I’m trying to generate a 20kHz clock signal without using PWM since I’m already using those as PWMs at 1 Mhz, and until recently I didn’t realize that different pwms can’t run at different frequencies.

Bit banging won’t work for me since other code needs to run at the same time as this signal is generated, so i can’t have the processor stuck in a loop all the time. I tried setting up an interrupt using RLP to flip the bit but it’s too slow, the highest speed i could get to is about 12kHz.

I’ve been trying to figure out if i can use any other features on the board to generate a clock signal. From what I can tell, SPI, I2C, and MCI require me to constantly feed data into them in order for them to output their clock signal. If I could get around this, it seems like I can set any of their clock speeds to match what I need. I can’t have the processor feeding data into those peripherals constantly (unless theres a very efficient way of doing this that I don’t know of) or else the processor will be unavailable for other things. If theres a way to set up a UART to constantly send the same byte then I could use that, but as far as I can tell if need to keep providing the byte.

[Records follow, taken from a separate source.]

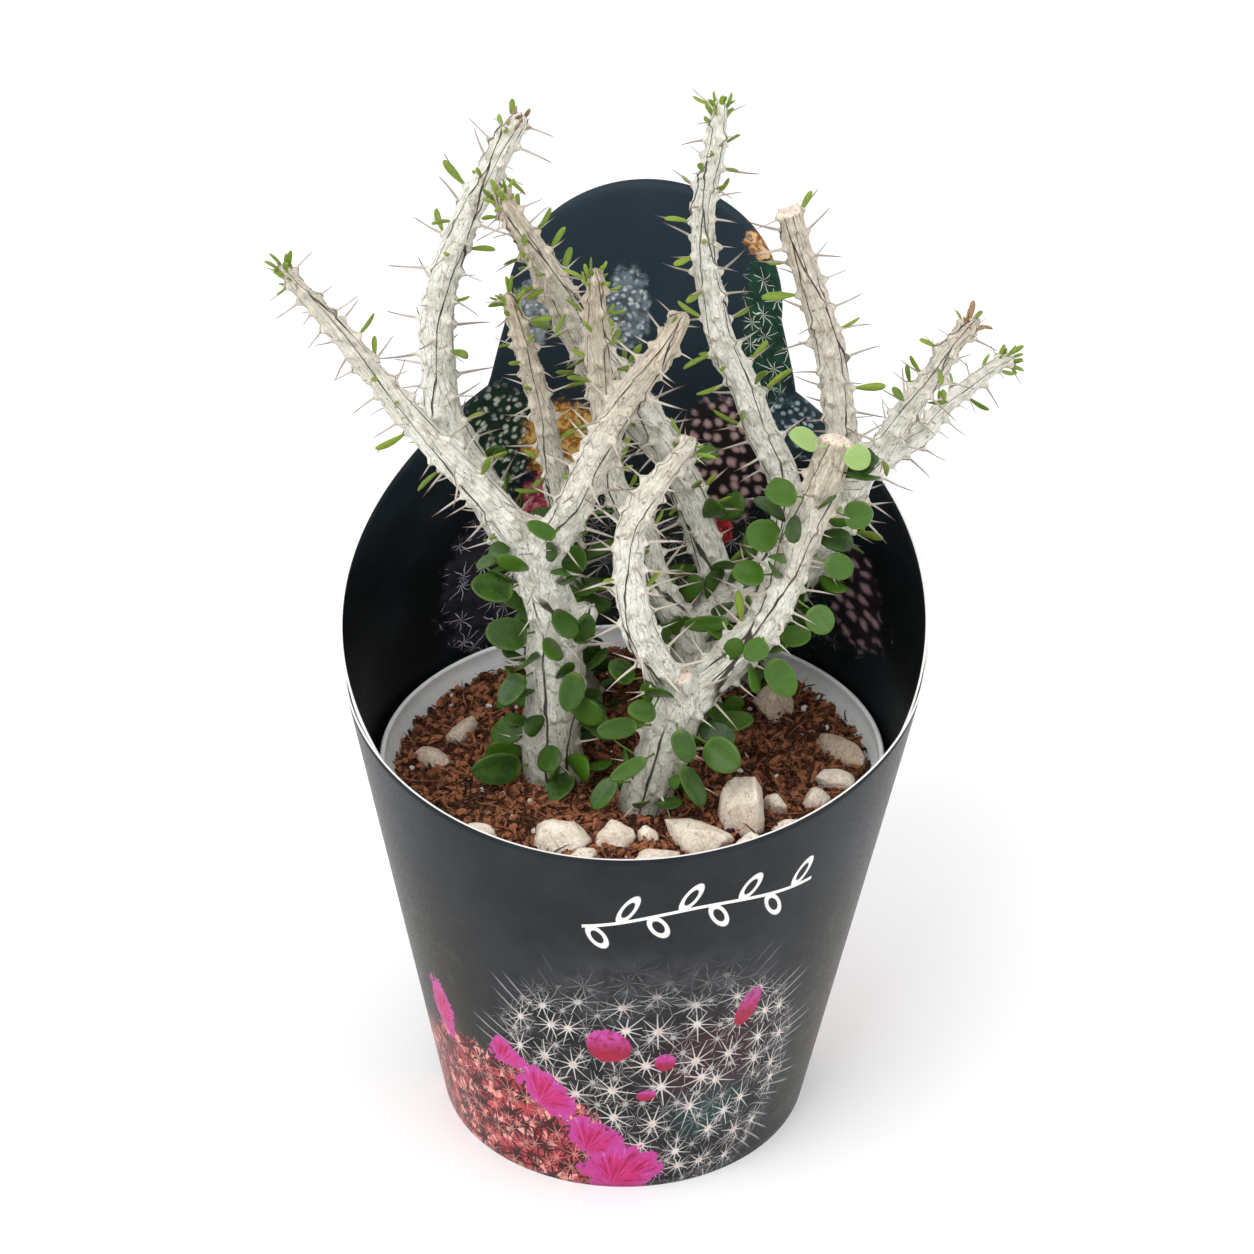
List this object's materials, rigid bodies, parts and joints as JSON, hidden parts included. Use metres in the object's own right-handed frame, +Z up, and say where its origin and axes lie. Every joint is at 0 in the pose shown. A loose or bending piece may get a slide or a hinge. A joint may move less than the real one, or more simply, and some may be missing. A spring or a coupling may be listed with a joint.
{
  "type": "potted succulent",
  "caption": "Potted spiny succulent: branching grey-barked stems with small oval leaves, rooted in mix and stones in a nursery pot, inside a tall-backed card sleeve.",
  "frame": {"origin": "centre of the nursery pot's underside, on the surface that it stands on", "axes": "+Z up along the pot's axis, -Y towards the low front of the sleeve, +X to the right seen from the front"},
  "size_m": [0.1599, 0.1478, 0.2452],
  "materials": {
    "pot_plastic": "satin",
    "potting_mix": "matte",
    "sleeve_card": "satin",
    "bark": "matte",
    "leaf": "satin",
    "limestone": "matte"
  },
  "bodies": {
    "root": {"leaf_front_left_01": "leaf", "leaf_front_left_02": "leaf", "leaf_front_left_03": "leaf", "leaf_front_left_04": "leaf", "leaf_front_left_05": "leaf", "leaf_front_left_06": "leaf", "leaf_front_left_07": "leaf", "leaf_front_left_08": "leaf", "leaf_front_left_09": "leaf", "leaf_front_left_10": "leaf", "leaf_front_right_01": "leaf", "leaf_front_right_02": "leaf", "leaf_front_right_03": "leaf", "leaf_front_right_04": "leaf", "leaf_front_right_05": "leaf", "leaf_front_right_06": "leaf", "leaf_front_right_07": "leaf", "leaf_front_right_08": "leaf", "leaf_front_right_09": "leaf", "leaf_front_right_10": "leaf", "leaf_leafy_shoot_01": "leaf", "leaf_leafy_shoot_02": "leaf", "leaf_leafy_shoot_03": "leaf", "leaf_leafy_shoot_04": "leaf", "leaf_leafy_shoot_05": "leaf", "leaf_leafy_shoot_06": "leaf", "leaf_leafy_shoot_07": "leaf", "leaf_leafy_shoot_08": "leaf", "leaf_leafy_shoot_09": "leaf", "leaf_leafy_shoot_10": "leaf", "leaf_leafy_shoot_11": "leaf", "leaf_leafy_shoot_12": "leaf", "nursery_pot": "pot_plastic", "potting_mix": "potting_mix", "sleeve_back_card": "sleeve_card", "sleeve_wrap": "sleeve_card", "stem_back_left": "bark", "stem_back_right": "bark", "stem_front_left": "bark", "stem_front_right": "bark", "stem_middle": "bark", "stone_01": "limestone", "stone_02": "limestone", "stone_03": "limestone", "stone_04": "limestone", "stone_05": "limestone", "stone_06": "limestone", "stone_07": "limestone", "stone_08": "limestone", "stone_09": "limestone", "stone_10": "limestone", "stone_11": "limestone", "stone_12": "limestone", "stone_13": "limestone", "stone_14": "limestone", "stone_15": "limestone", "stone_16": "limestone", "stone_17": "limestone"}
  },
  "joints": []
}
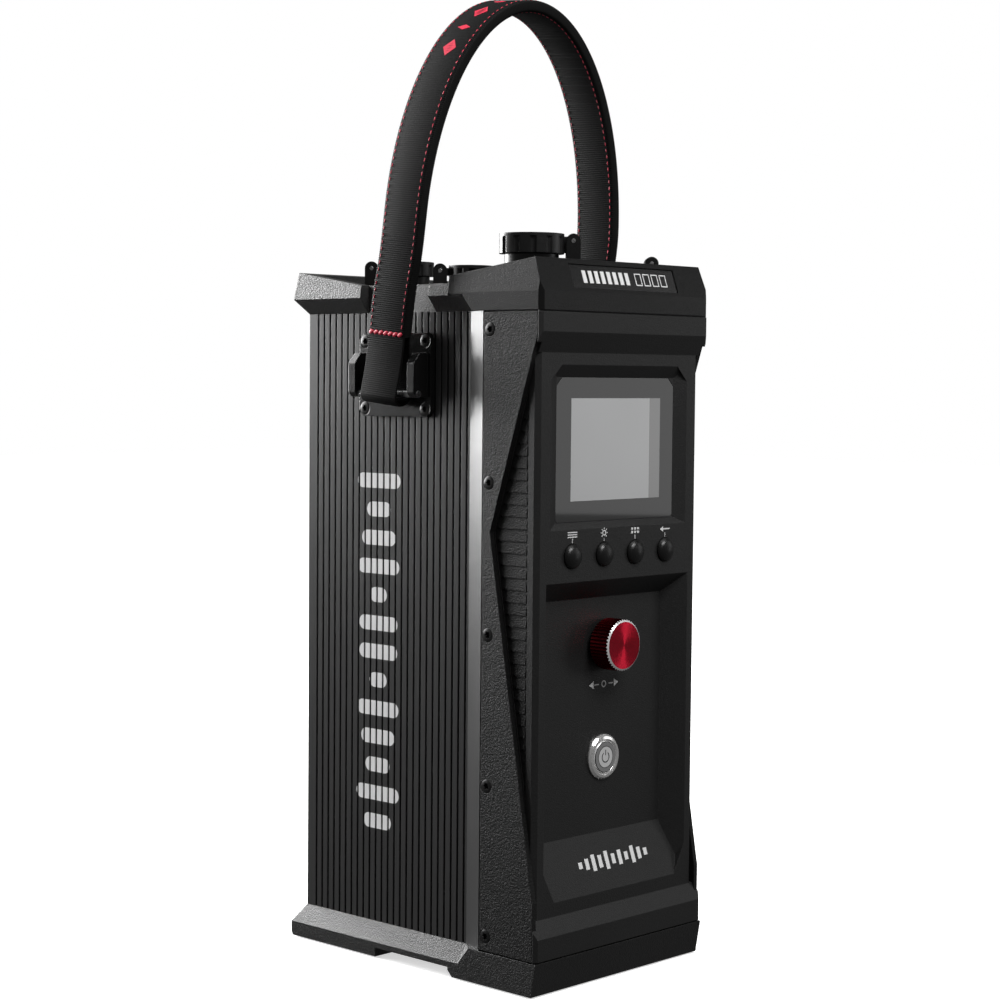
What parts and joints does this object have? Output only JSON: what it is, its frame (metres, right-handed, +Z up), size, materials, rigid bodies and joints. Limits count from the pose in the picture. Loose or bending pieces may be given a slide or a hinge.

Any suggestions on how I can do this? I’m using a Fez Mini. Thanks,

Nick


#2

Output compare can do it but it is software and 20khz will result into 20000 interrupts per second!


#3

I hadn’t seen the output compare class, but I don’t see how it would be faster than interrupts in RLP, and that maxed out at about 12khz. I’ll try it on monday once I have access to an oscilloscope just be to sure.

I also just noticed that lpc23xx.h has addresses for 2 PWMs, but the user manual and spec sheets all say that there is only 1 available. Any idea why the second set of addresses are there and if i can use them?

Thanks


#4

It is not faster than RLP correct. Both are native. Maybe use additional hardware?


#5

I’m trying to avoid using additional hardware if possible, but I might have to.

I was really hoping someone knew of a way to get the SPI, I2C or MCI clock outputs to run continuously without the processor having to be involved, since all 3 of these have a clock divider circuit inside that I’d really like to use.


#6

Maybe have a look at the I2S port. This is meant to stream music at a fixed rate so maybe…

What about using the real time clock crystal? Put a 20kHz crystal on there and you have a permanently running clock source.


#7

Use rlp and a serial port fe. When the transmit register is empty, you get an interrupt where you can fill it again.


#8

Would a timer be acceptable? It can be configured to toggle an output pin whenever the counter matches a register and automatically restart. I use this in my TLC 5940 driver to generate the grey scale clock.


#9

@ SteH: that sound like exaclty what he needs without any software overhead


#10

That looks perfect, thanks a lot everyone


#11

There are a lot of timers on the USBizi, of which only Timer0 is used.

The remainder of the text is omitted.